In der Diskussion wurden eine paritätische Besetzung der Gremien sowie eine Gender-Beauftragte für die nationale Präventionskonferenz sowie die Landespräventionskonferenzen gefordert. Auch seien gendersensible Untersuchungen von zentraler Bedeutung, um Gleichstellung bei den Gesundheitschancen zu erreichen. Karin Bergdoll verwies auf „alte“ Gender-Forderungen des AKF. Hervorgehoben wurden neue Herausforderungen für die Prävention, die sich aus der hohen Anzahl von Flüchtlingen in Berlin ergeben. Gerade hier sei das Menschenrecht auf Gesundheit umzusetzen.

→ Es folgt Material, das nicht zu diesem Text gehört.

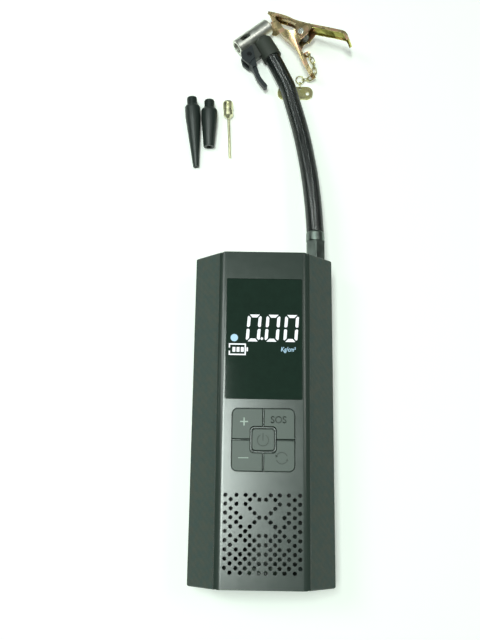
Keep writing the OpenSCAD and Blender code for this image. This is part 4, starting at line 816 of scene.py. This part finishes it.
class INFLATOR_OT_display(Operator):
    """Makes the display window and its lit digits, battery, dot and unit"""
    bl_idname = "inflator.display"
    bl_label = "Display"

    def execute(self, context):
        f = finishes()
        shape = solid_copy("display_lens")
        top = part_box("display_lens")[1].z
        round_edges(shape, 0.25 * MM, lambda e: min(v.co.z for v in e.verts) > top - HAIR, segments=2)
        piece("display_window", shape, f["window"], "inflator", ("display_lens",))
        # all that is lit is 0.03 mm thick and lies on the window; from here on in millimetres
        face, ink = top / MM, top / MM + 0.03
        # a digit: its upper left stroke and its top stroke, which the other four strokes mirror, and its slant
        wide, tall, slant = 9, 18.2, 0.075
        upper = [(0, 10.1), (0, 16.4), (0.75, 17.1), (1.95, 15.8), (1.95, 10.5), (1.35, 9.75), (0.4, 9.75)]
        cap = [(1.25, 18), (7.75, 18), (6.0, 16.05), (3.0, 16.05)]
        shape = bmesh.new()
        for x0 in (-11.9, 0.22, 12.28):
            for run in (upper, [(wide - x, y) for x, y in upper], [(x, tall - y) for x, y in upper],
                        [(wide - x, tall - y) for x, y in upper], cap, [(x, tall - y) for x, y in cap]):
                plate(shape, [(x0 + x + slant * y, 45.25 + y) for x, y in run], face, ink)
        disc(shape, -1.45, 47.4, 0.85, 16, face, ink)
        piece("lit_digits", shape, f["digits"], "inflator")
        shape = bmesh.new()
        disc(shape, -19.17, 47.75, 2.4, 32, face, ink)
        piece("lit_dot", shape, f["signs"], "inflator")
        # the battery: its outline with a gap on the left, its tip, and three full cells
        left, right, low, high, t = -22.6, -11.6, 36.4, 44.0, 0.85
        shape = bmesh.new()
        for x0, x1, y0, y1 in ((left, right, low, low + t), (left, right, high - t, high),
                               (left, left + t, low + t, 39.2), (left, left + t, 41.2, high - t),
                               (right - t, right, low + t, high - t), (right + 0.35, right + 1.3, 38.9, 41.5)):
            bar_stroke(shape, x0, x1, y0, y1, face, ink)
        for x in (-20.2, -17.55, -14.85):
            bar_stroke(shape, x, x + 1.85, 38.55, 41.6, face, ink)
        piece("lit_battery", shape, f["digits"], "inflator")
        word = lettering("Kg/cm²", Matrix.Translation((10.9 * MM, 38.2 * MM, top)), 9.5, 3.9, 0.03, 0.014, 0.15)
        piece("lit_unit", word, f["signs"], "inflator")
        return {"FINISHED"}


class INFLATOR_OT_keys(Operator):
    """Makes the five rubber keys with their engraved symbols, and the panel's rib between them"""
    bl_idname = "inflator.keys"
    bl_label = "Keys"

    def execute(self, context):
        f, sizes = finishes(), context.scene.inflator_sizes
        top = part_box("key_power")[1].z
        # the symbols' cutters reach from the engraving's floor to 0.5 mm above the keys, in millimetres
        full, low, high = sizes.stroke / MM, (top - sizes.engraving) / MM, top / MM + 0.5
        for name, body in (("plus", "plus_key"), ("sos", "sos_key"), ("minus", "minus_key"),
                           ("mode", "mode_key"), ("power", "power_key")):
            node = "key_" + name
            shape = solid_copy(node)
            round_edges(shape, sizes.key_edge, lambda e: min(v.co.z for v in e.verts) > top - HAIR)
            sign = bmesh.new()
            # the floor of each engraving is painted: light on the plus and the minus, shade on the other symbols
            floor = f["mark"] if name in ("plus", "minus") else f["sunk"]
            # the plus is cut at full width, and the other symbols finer
            t = full if name == "plus" else full * 0.65
            if name == "plus":
                x, y, arm = -12.1, -5.85, 2.5
                w = t / 2
                plate(sign, [(x - arm, y - w), (x - w, y - w), (x - w, y - arm), (x + w, y - arm), (x + w, y - w),
                             (x + arm, y - w), (x + arm, y + w), (x + w, y + w), (x + w, y + arm), (x - w, y + arm),
                             (x - w, y + w), (x - arm, y + w)], low, high)
            elif name == "minus":
                bar_stroke(sign, -15.5, -9.2, -28.2 - t / 2, -28.2 + t / 2, low, high)
            elif name == "sos":
                sign.free()
                sign = lettering("SOS", Matrix.Translation((4.6 * MM, -6.7 * MM, low * MM)), 9.9, 4.5, high - low, 0.02)
            elif name == "mode":
                for start in (20, 200):
                    # an arc and its arrowhead, each cut by itself so that neither lies in the other
                    arc_stroke(sign, (11.63, -28.14), 3.5, start, start + 128, t, low, high)
                    a = math.radians(start + 132)
                    out, on = Vector((math.cos(a), math.sin(a))), Vector((-math.sin(a), math.cos(a)))
                    base = Vector((11.63, -28.14)) + out * 3.5
                    plate(sign, [tuple(q) for q in (base + out * 1.0, base + on * 1.5, base - out * 1.0)], low, high)
            else:
                arc_stroke(sign, (-0.17, -17.3), 3.5, 118, 422, t, low, high, 48)
                bar_stroke(sign, -0.17 - t / 2, -0.17 + t / 2, -17.6, -12.9, low, high)
            mesh = carved(node + "_cap", shape, sign)
            mesh_piece(node + "_cap", mesh, (f["keys"], floor), body, (node,), sharp=28.0)
        # thin rib of the panel between the keys, and its ring round the power key
        shape = bmesh.new()
        # half the ring's width, the middle of the keypad along Y, and the rib's foot and top, in millimetres
        half, pad_y, foot, crest = 7.9, -17, 47.8, 49.85
        rim = [(x, y + pad_y) for x, y in rounded_outline(half, half, 2.3)]
        core = [(x, y + pad_y) for x, y in rounded_outline(half - 0.62, half - 0.75, 1.8)]
        for (x0, x1), (y0, y1) in (((-0.12, 0.28), (half - 0.3, 19.7)), ((-0.12, 0.28), (-19.7, 0.3 - half)),
                                   ((half - 0.3, 19.95), (-0.32, 0.08)), ((-19.95, 0.3 - half), (-0.32, 0.08))):
            bar_stroke(shape, x0, x1, y0 + pad_y, y1 + pad_y, foot, crest)
        band(shape, rim, core, foot, crest)
        round_edges(shape, 0.1 * MM, lambda e: min(v.co.z for v in e.verts) > (crest - 0.05) * MM, segments=2)
        piece("key_rib", shape, f["satin"], "inflator")
        return {"FINISHED"}


class INFLATOR_OT_chuck(Operator):
    """Makes the chuck: rubber elbow, nickel barrel, bracket, pin and lever"""
    bl_idname = "inflator.chuck"
    bl_label = "Chuck"

    def execute(self, context):
        rounded_forms((("chuck_barrel", "nickel", "inflator", "nickel", 0.35),
                       ("lever_bracket", "cast", "inflator", "cast", 0.4),
                       ("chuck_lever", "lever", "lever", "lever", 0.5),
                       ("lever_pin", "screw", "inflator", "steel", 0.2),
                       ("chuck_elbow", "rubber", "inflator", "rubber", 1.1)), 4)
        return {"FINISHED"}


class INFLATOR_OT_clip(Operator):
    """Makes the spring clip: two jaws of bent sheet, their rivet and the torsion spring"""
    bl_idname = "inflator.clip"
    bl_label = "Clip"

    def execute(self, context):
        f, home = finishes(), CLIP.inverted()
        for node, body in (("clip_upper_jaw", "clip_upper"), ("clip_lower_jaw", "inflator")):
            shape = solid_copy(node)
            round_edges(shape, 0.25 * MM, segments=2)
            # the inside of the upper jaw's handle, past the rivet and facing the lower jaw, takes the painted
            # reflection
            for face in shape.faces:
                spot, way = home @ face.calc_center_median(), home.to_3x3() @ face.normal
                face.material_index = int(node == "clip_upper_jaw" and spot.x > 9 * MM and way.y < -0.35)
            piece(node + "_form", shape, (f["zinc"], f["zinc_inside"]), body, (node,), sharp=40)
        rounded_forms([("clip_rivet", "rivet", "inflator", "steel", 0.3)], 3)
        # the spring: 39 eighths of a turn of 1 mm wire, 1.7 mm from turn to turn, and a leg at each end
        radius, rise, eighths, begin = 3.7, 1.7, 39, 195
        coil = [Vector((radius * math.cos(a), radius * math.sin(a), rise * (i - eighths / 2) / 8)) * MM
                for i, a in ((k / 4, math.radians(begin - k / 4 * 45)) for k in range(4 * eighths + 1))]
        first = (coil[0] - coil[1]).normalized()
        last = (coil[-1] - coil[-2]).normalized()
        run = [coil[0] + first * 11.6 * MM, *coil, coil[-1] + last * 3.5 * MM]
        mesh = bent_wire("clip_spring_form", [CLIP @ p for p in run], 0.5 * MM)
        mesh_piece("clip_spring_form", mesh, f["spring"], "inflator", ("clip_spring",), sharp=60)
        return {"FINISHED"}


class INFLATOR_OT_chain(Operator):
    """Makes the stamped tag, and gives the chain's wire links their finish"""
    bl_idname = "inflator.chain"
    bl_label = "Chain and tag"

    def execute(self, context):
        rounded_forms([("chain_tag", "chain", "inflator", "zinc", 0.3)], 2)
        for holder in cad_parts["clip_chain"].material_slots:
            holder.material = finishes()["chain"]
        return {"FINISHED"}


class INFLATOR_OT_nozzles(Operator):
    """Makes the two plastic nozzles and the ball needle"""
    bl_idname = "inflator.nozzles"
    bl_label = "Nozzles"

    def execute(self, context):
        rounded_forms((("long_nozzle", "nylon", "long_nozzle_piece", "nozzle", 0.2),
                       ("short_nozzle", "nylon", "short_nozzle_piece", "nozzle", 0.2),
                       ("ball_needle", "thin_nickel", "needle_piece", "nickel", 0.2)), 2)
        return {"FINISHED"}


class INFLATOR_OT_insides(Operator):
    """Gives the solids that stay as they are their own finishes"""
    bl_idname = "inflator.insides"
    bl_label = "Inner pieces"

    def execute(self, context):
        f = finishes()
        for name, nodes in {
            "dark": ("display_module", "cooling_fan", "battery_cradle"),
            "board": ("main_board", "charge_board"),
            "blackened": ("motor_can", "pump_frame"),
            "steel": ("tact_switches", "rotor_shaft", "crank_shaft", "crank_pin", "charge_socket",
                      "cell_tabs", "head_screws", "frame_screws", "motor_screws"),
            "screw": ("board_screws", "housing_screws"),
            "clear": ("lamp_lens",), "white": ("lamp_module", "drive_gear"), "wrap": ("battery_cells",),
            "brass": ("pinion", "crank_bush"), "aluminium": ("cylinder_head", "connecting_rod"),
            "rubber": ("head_gasket", "piston_cup", "chuck_gasket"), "silicone": ("air_tube",),
        }.items():
            for node in nodes:
                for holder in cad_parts[node].material_slots:
                    holder.material = f[name]
        return {"FINISHED"}


# What hangs on the hose, so it is made before the hose, as the order of the steps says
STEPS = ("stage", "chuck", "clip", "chain", "hose", "housing", "display", "keys", "nozzles", "insides")


class INFLATOR_PT_pieces(Panel):
    """Sizes, colours and makers of the inflator's pieces"""
    bl_idname = "INFLATOR_PT_pieces"
    bl_label = "Tire Inflator"
    bl_space_type = "VIEW_3D"
    bl_region_type = "UI"
    bl_category = "Inflator"

    def draw(self, context):
        for group in (context.scene.inflator_sizes, context.scene.inflator_colours):
            box = self.layout.box()
            for name in group.__annotations__:
                box.prop(group, name)
        for step in STEPS:
            self.layout.operator("inflator." + step)


CLASSES = (
    InflatorSizes, InflatorColours, INFLATOR_OT_stage, INFLATOR_OT_hose, INFLATOR_OT_housing, INFLATOR_OT_display,
    INFLATOR_OT_keys, INFLATOR_OT_chuck, INFLATOR_OT_clip, INFLATOR_OT_chain, INFLATOR_OT_nozzles,
    INFLATOR_OT_insides, INFLATOR_PT_pieces,
)


def register():
    for made in CLASSES:
        bpy.utils.register_class(made)
    bpy.types.Scene.inflator_sizes = PointerProperty(type=InflatorSizes)
    bpy.types.Scene.inflator_colours = PointerProperty(type=InflatorColours)


def unregister():
    del bpy.types.Scene.inflator_colours
    del bpy.types.Scene.inflator_sizes
    for made in reversed(CLASSES):
        bpy.utils.unregister_class(made)


def main():
    """Makes every piece."""
    register()
    for step in STEPS:
        getattr(bpy.ops.inflator, step)()


if __name__ == "__main__":
    main()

Eine geschlechtergerechte Prävention und Gesundheitsförderung verdient mehr Aufmerksamkeit als bisher. Das sage ich auch als Mitglied des Parlamentarischen Netzwerk „Frauen frei von Gewalt“ der Parlamentarischen Versammlung des Europarates. Ich fordere eine konsequente Umsetzung der Istanbul Konvention. Hier setze ich mich ein gegen jegliche Gewalt gegen Frauen von physischer und sexueller Gewalt und häuslicher Gewalt ein. Das Thema Frauengesundheit war auch ein großes während meiner Zeit (2000 bis 2007) als Berliner Landesvorsitzende der Arbeitsgemeinschaft sozialdemokratischer Frauen.

Prävention in Berlin

Das Land Berlin hat sich schon vor der Verabschiedung des Bundesgesetzes zur Prävention dieser großen Aufgabe gestellt und auf der Landesgesundheitskonferenz bereits mehrere Gesundheitsziele vereinbart. Frau Rinne, Senatsverwaltung für Gesundheit und Soziales, stellte das Aktionsprogramm Gesundheit im Bereich Prävention vor. Auch hier werden nachhaltige Präventionsketten kreiert und über die gesamte Lebensphase auf- und auszubaut. „Gesund aufwachsen, gesund älter werden und gesund arbeiten“ sind Kernprojekte. Hier müssen die Handlungsfelder und Projekte noch ausgebaut werden. Karin Bergdoll, Vertreterin des Netzwerks Frauengesundheit Berlin, forderte auch hier die Ausarbeitung von mehr gendergerechte Ausgestaltung der Gesundheitsziele. Heute ist es auch unbestritten, dass die Dichotomie von „Frau - Mann“ zu überwinden sei, dass es mehr Geschlechteridentitäten gibt. Es bedarf einer stärkeren Kooperation zwischen den Akteurinnen des Netzwerkes Frauengesundheit Berlin und den AkteurInnen der Landesgesundheitskonferenz.